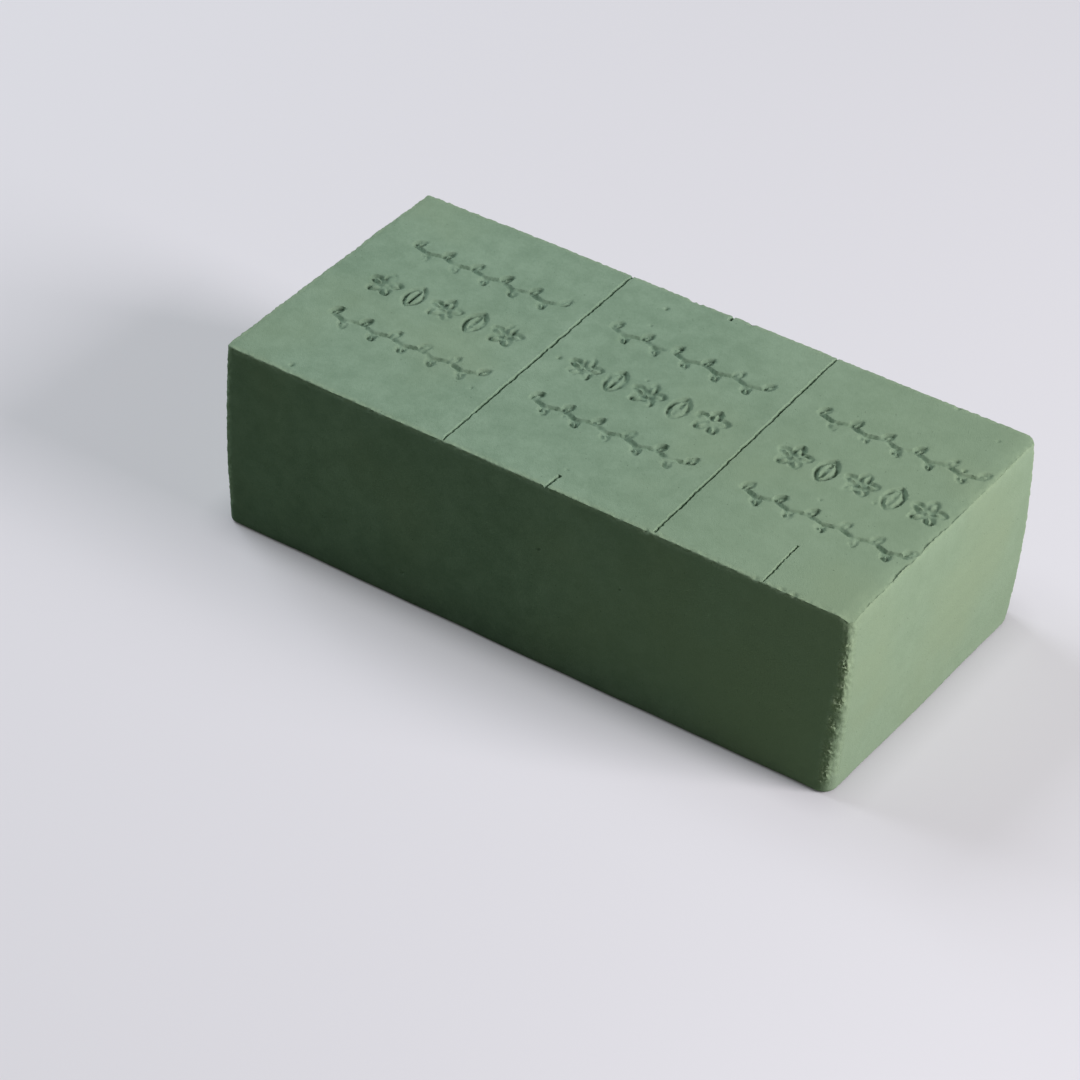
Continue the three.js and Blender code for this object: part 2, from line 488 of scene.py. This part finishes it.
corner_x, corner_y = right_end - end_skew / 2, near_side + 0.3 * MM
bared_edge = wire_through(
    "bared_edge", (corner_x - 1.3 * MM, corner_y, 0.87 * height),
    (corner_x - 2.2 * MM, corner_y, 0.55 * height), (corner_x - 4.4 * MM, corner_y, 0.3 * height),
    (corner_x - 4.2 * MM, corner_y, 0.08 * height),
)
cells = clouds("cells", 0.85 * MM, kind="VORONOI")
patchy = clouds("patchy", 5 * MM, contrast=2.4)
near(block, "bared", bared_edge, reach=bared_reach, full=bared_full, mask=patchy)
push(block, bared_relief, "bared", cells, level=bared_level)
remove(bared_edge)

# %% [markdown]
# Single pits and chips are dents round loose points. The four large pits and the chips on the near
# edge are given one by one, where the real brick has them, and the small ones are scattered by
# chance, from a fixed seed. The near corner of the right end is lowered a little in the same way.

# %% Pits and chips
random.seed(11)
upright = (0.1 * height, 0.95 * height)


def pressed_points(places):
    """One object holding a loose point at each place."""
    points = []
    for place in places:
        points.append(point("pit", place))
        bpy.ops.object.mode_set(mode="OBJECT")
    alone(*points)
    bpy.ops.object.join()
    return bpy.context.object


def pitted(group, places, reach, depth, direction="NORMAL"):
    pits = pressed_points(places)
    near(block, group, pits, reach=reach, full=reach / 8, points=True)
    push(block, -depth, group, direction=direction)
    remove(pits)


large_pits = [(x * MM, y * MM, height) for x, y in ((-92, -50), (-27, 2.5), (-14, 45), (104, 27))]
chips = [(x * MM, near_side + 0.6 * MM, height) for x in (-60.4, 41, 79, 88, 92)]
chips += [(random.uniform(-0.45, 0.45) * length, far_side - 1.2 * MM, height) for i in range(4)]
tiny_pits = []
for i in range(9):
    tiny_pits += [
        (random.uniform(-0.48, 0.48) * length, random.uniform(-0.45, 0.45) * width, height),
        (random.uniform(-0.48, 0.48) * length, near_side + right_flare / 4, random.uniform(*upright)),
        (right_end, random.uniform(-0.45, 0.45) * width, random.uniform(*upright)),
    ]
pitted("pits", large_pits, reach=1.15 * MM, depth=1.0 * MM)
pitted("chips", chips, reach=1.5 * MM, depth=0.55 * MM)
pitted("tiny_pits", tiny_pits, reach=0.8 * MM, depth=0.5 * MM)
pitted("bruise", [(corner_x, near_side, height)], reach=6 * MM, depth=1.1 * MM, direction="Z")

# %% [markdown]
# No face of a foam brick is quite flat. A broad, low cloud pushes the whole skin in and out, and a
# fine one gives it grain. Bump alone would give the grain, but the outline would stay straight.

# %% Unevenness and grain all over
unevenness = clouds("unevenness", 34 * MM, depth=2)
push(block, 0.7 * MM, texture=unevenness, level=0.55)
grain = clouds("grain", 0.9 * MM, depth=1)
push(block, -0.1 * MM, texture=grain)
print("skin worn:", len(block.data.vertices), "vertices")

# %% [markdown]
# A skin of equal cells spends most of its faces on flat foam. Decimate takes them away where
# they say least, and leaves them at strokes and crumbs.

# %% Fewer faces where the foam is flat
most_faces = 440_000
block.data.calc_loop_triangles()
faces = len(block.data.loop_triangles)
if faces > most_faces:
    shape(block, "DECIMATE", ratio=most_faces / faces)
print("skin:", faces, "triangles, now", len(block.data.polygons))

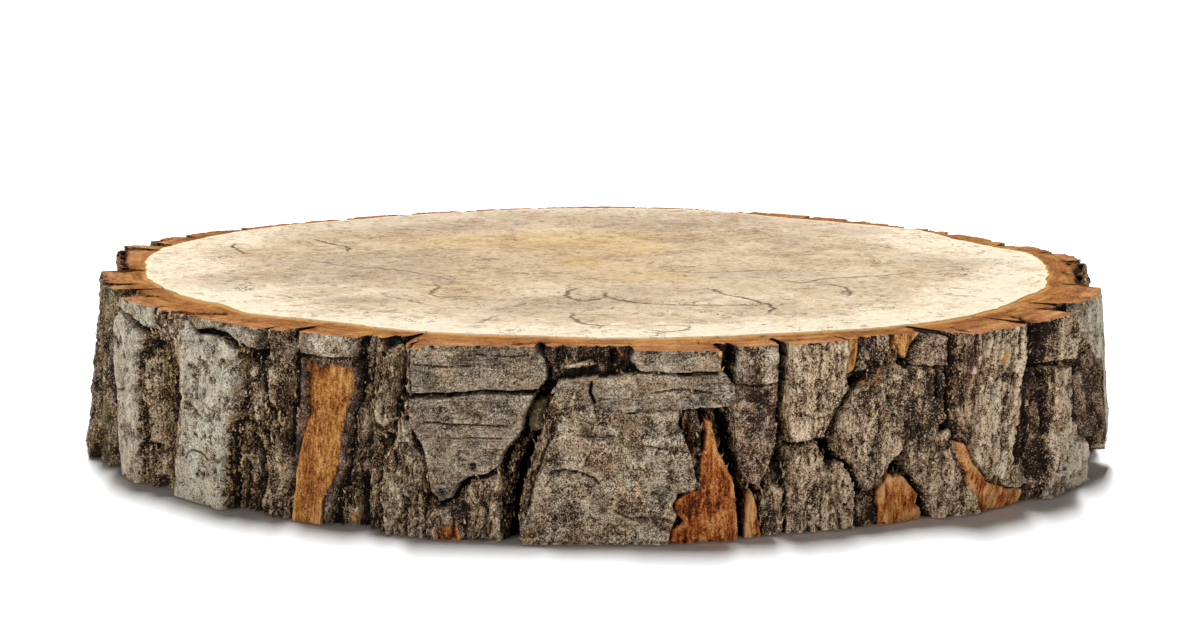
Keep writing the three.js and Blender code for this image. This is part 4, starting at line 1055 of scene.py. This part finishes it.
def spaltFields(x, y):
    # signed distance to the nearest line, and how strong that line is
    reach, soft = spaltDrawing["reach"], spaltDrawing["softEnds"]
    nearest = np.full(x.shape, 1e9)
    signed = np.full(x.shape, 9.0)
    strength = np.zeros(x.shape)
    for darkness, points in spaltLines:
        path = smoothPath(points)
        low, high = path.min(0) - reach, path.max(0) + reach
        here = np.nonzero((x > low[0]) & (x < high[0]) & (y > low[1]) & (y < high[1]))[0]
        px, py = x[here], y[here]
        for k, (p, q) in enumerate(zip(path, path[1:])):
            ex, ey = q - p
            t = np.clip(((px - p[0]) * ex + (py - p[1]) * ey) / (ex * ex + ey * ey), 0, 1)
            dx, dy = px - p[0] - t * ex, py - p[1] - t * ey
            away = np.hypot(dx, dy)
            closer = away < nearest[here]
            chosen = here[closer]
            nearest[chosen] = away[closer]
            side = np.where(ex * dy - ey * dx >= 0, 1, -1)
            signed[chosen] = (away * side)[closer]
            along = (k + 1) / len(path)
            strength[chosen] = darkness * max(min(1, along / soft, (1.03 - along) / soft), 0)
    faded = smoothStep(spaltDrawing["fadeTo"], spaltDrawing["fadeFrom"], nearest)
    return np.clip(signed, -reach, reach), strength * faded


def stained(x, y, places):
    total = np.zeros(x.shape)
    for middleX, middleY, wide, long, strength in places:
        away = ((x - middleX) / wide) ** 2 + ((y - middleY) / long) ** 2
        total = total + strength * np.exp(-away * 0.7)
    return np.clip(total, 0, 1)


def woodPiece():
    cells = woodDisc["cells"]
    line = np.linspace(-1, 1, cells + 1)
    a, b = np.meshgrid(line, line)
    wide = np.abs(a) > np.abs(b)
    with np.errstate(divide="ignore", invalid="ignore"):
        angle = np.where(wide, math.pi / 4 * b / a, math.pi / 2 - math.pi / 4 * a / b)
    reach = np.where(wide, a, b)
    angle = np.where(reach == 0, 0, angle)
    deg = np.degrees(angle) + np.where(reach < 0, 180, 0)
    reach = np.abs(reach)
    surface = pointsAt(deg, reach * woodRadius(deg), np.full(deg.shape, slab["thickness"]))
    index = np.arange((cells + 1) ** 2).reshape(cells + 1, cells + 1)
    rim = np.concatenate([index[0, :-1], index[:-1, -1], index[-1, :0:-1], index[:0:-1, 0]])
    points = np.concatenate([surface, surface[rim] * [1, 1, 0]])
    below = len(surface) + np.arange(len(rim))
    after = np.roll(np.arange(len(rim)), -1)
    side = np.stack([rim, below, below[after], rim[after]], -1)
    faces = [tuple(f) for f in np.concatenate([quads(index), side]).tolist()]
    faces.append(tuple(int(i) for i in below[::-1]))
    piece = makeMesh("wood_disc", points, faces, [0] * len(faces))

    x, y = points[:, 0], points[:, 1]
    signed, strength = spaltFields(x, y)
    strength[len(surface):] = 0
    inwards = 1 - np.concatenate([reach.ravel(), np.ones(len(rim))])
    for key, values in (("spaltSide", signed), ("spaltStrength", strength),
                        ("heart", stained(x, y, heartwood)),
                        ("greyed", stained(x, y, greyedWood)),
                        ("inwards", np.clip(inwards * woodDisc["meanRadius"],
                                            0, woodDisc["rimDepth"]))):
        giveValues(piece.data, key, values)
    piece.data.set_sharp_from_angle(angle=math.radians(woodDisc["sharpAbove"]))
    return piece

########

### WHAT IS NEEDED
Extract exactly the leading lines of the data, stopping at and including the line with "return bpy.context.object".

### FINISHED EXERCISE
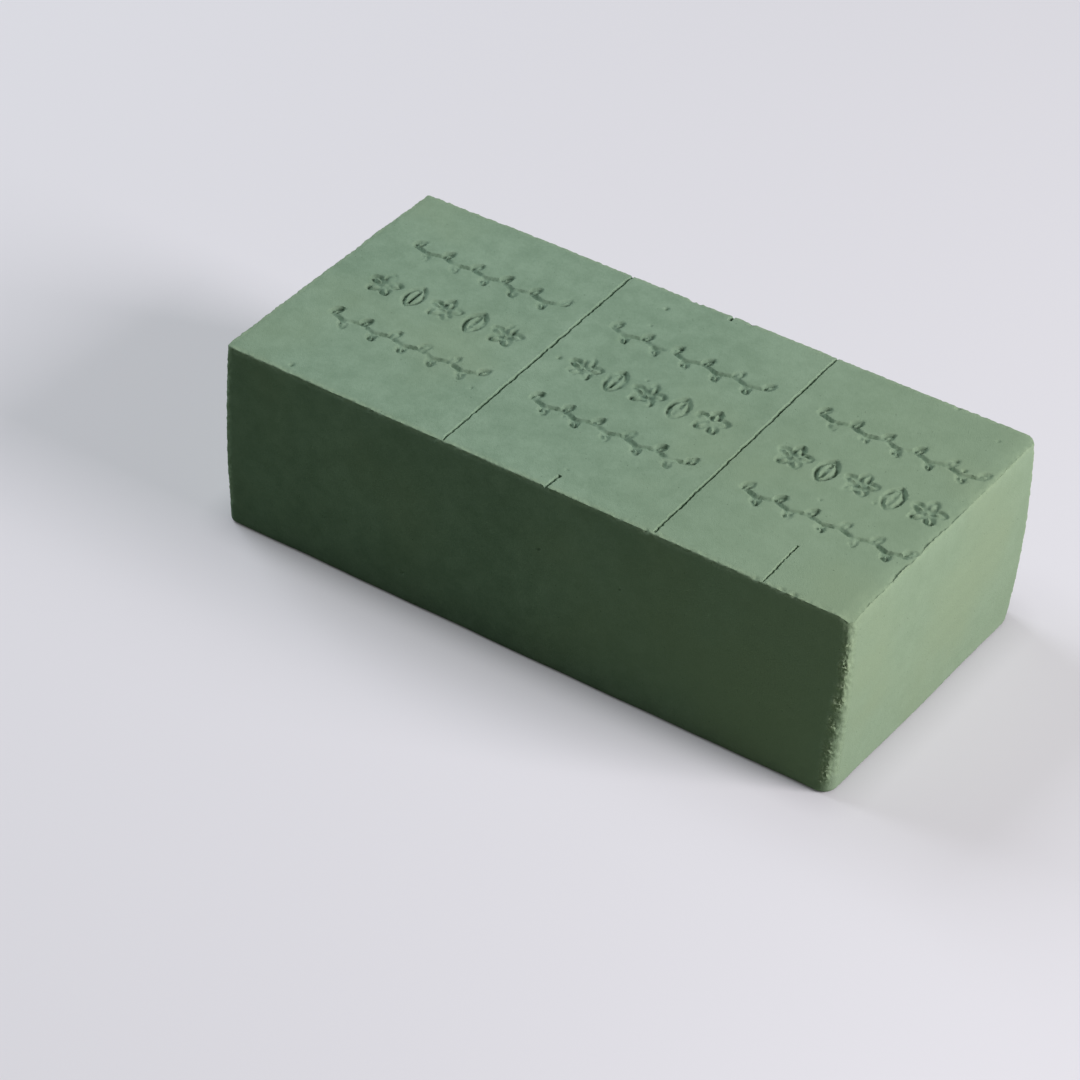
Continue the three.js and Blender code for this object: part 2, from line 488 of scene.py. This part finishes it.
corner_x, corner_y = right_end - end_skew / 2, near_side + 0.3 * MM
bared_edge = wire_through(
    "bared_edge", (corner_x - 1.3 * MM, corner_y, 0.87 * height),
    (corner_x - 2.2 * MM, corner_y, 0.55 * height), (corner_x - 4.4 * MM, corner_y, 0.3 * height),
    (corner_x - 4.2 * MM, corner_y, 0.08 * height),
)
cells = clouds("cells", 0.85 * MM, kind="VORONOI")
patchy = clouds("patchy", 5 * MM, contrast=2.4)
near(block, "bared", bared_edge, reach=bared_reach, full=bared_full, mask=patchy)
push(block, bared_relief, "bared", cells, level=bared_level)
remove(bared_edge)

# %% [markdown]
# Single pits and chips are dents round loose points. The four large pits and the chips on the near
# edge are given one by one, where the real brick has them, and the small ones are scattered by
# chance, from a fixed seed. The near corner of the right end is lowered a little in the same way.

# %% Pits and chips
random.seed(11)
upright = (0.1 * height, 0.95 * height)


def pressed_points(places):
    """One object holding a loose point at each place."""
    points = []
    for place in places:
        points.append(point("pit", place))
        bpy.ops.object.mode_set(mode="OBJECT")
    alone(*points)
    bpy.ops.object.join()
    return bpy.context.object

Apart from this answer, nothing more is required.